Home births see a boost

With the help of a Lawrence mid-wife, Christine Ilhoff, left, gave birth to her son Orris, left, in a tub at her home in Lawrence, two years ago in August. At right is her husband Carter Kline and their daughter Iris, 4.

Brenda Frankenfeld, is a midwife in the area. In her office where she does pre-natal and postnatal exams with clients.

In 1970 when Fran Beier gave birth to her son, Christopher, at St. Luke’s Hospital in Missouri, she had to fill out reams of paperwork just so she and her baby could sleep in the same room.”I was the first woman in the history of that hospital who had said she wanted to do that,” says Beier.

But when Beier awoke at 3 a.m., Christopher was missing. Bleary-eyed and panic stricken, Beier bounded down the hallway in search of a uniform. There was a secretary at a desk surrounded by nurses chatting. A batch of babies in the nursery wailed, unattended.

“Where is my baby?” Beier asked. A nurse pointed to Beier’s baby, who was sleeping peacefully. Beier placed him in a basket and pushed him back into her room, knowing that she had better stay awake: If she dozed, the nurses might take him from her care again.

Beier’s son is an adult now, but the event was a catalyst, launching a career in midwifery that spans decades.

“I don’t know how they could stand to listen to that kind of distress and not respond, and I wanted my baby to know that if he cried I would respond,” says Beier.

A Lawrence midwife, Beier has attended more than a thousand home births. And that number is expected to grow as more American women are birthing their babies at home, according to data culled by the Centers for Disease Control and Prevention. The number of women who give birth at home is still very low in the United States — less than 1 percent. And the boost in interest is mainly from white women, but the interest and activity may represent a subtle paradigm shift and growing acceptance of birth outside the hospital.

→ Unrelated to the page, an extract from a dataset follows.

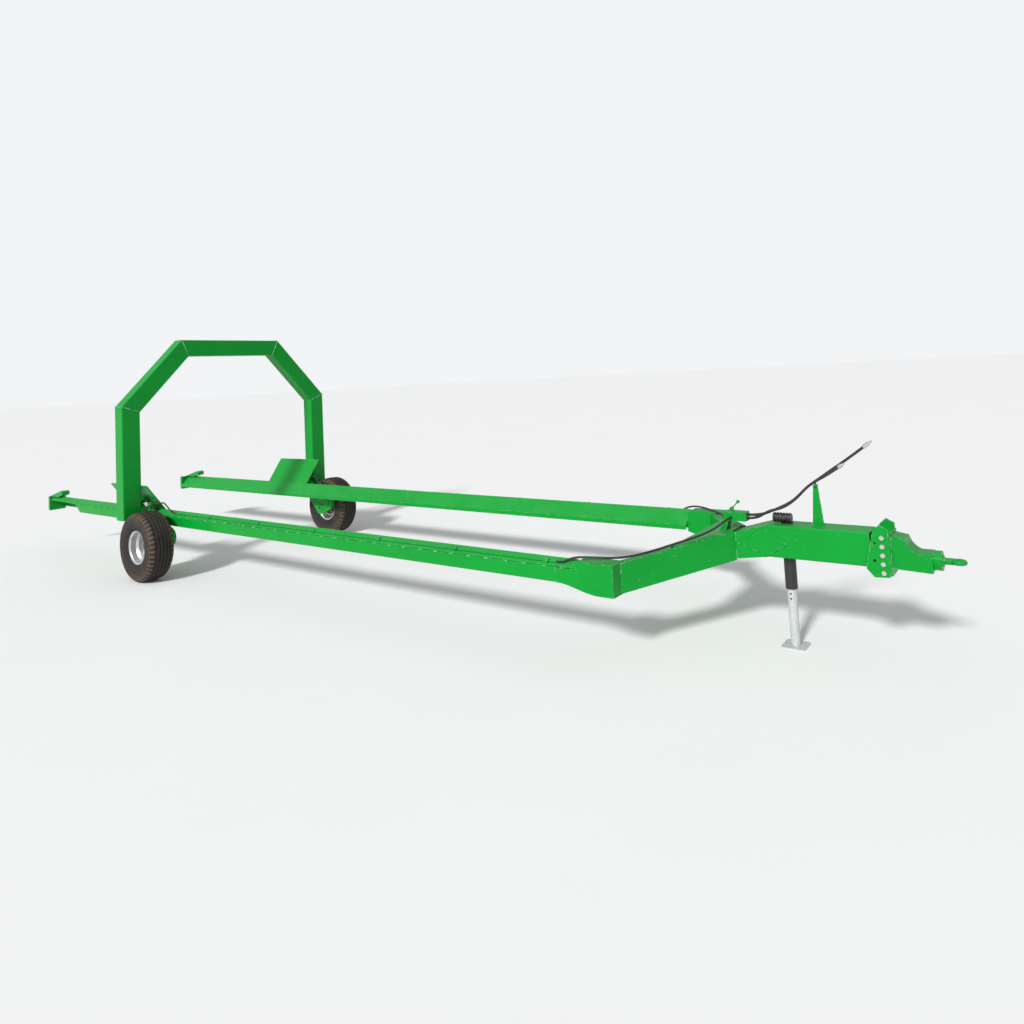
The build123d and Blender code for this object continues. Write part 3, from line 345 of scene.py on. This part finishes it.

Brenda Frankenfeld, a midwife in Lawrence, had all three of her children at home. Beier was her midwife, and, afterward, her mentor, training her in midwifery for seven years. Now Frankenfeld attends 38 to 50 home births per year.

“I am very, very selective,” says Frankenfeld. “(My mothers) take responsibility for their health.”

Frankenfeld’s transfer rate is 7 percent: seven out of 100 of the births she attends are moved to the hospital for reasons ranging from breech to bleeding to high blood pressure.

“I do not attend high risk at home,” says Frankenfeld. “If a mom looks at me and says something is not right, we go in. There may not be anything clinical going on that I can see, but I trust her.”

The women Frankenfeld follows to term are healthy and nutrition-conscious.

One such mother was Christina Ihloff, who gave birth to her son in a water tub at her home in Lawrence on a hot August day two years ago.

Ihloff had started having contractions at 5 a.m., while still in a waking state. It was her second child — she had had her daughter, Iris, 4, at the Topeka Birthing Center — so she knew what to expect. Ihloff went about her day normally: going for a walk with Iris, running errands and stopping to get a haircut. Meanwhile her husband prepared the water tub.

About 6:30 p.m., two hours before giving birth, Ihloff slid into the tub and tried to relax inside the water. The pain was getting worse. She had her husband call Frankenfeld.

To cope with the pain, Ihloff concentrated on breathing and made noises, which confused and startled her daughter. Her husband gave Iris a bowl of strawberry ice cream, and turned on the TV, tuning to a preschool show. Then he returned to Ihloff’s side, holding her hands for support.

About 8 p.m. Frankenfeld arrived.

At one point Ihloff said, “I can’t keep doing this all night.”

“That’s OK. You don’t have to,” Frankenfeld said.

Ihloff gave birth to her son minutes later. Frankenfeld caught him and handed him right to Ihloff who clutched him closely to her chest. A sense of contentment washed over her in waves. The moment was peaceful. No one was there to pluck her baby away and clamp the cord, or shock him into breathing. Ihloff could enjoy her son without being bothered.

“I believe that babies and mothers are working together during labor,” says Frankenfeld. “I have seen babies move into positions they needed to move in to be born right as I was getting ready to help them. It’s a mom and a baby physiologically and anatomically working together in a very beautiful dance. And this is how birth happens, and if we don’t mess with it, if we don’t intervene, most of the time it works perfectly fine.”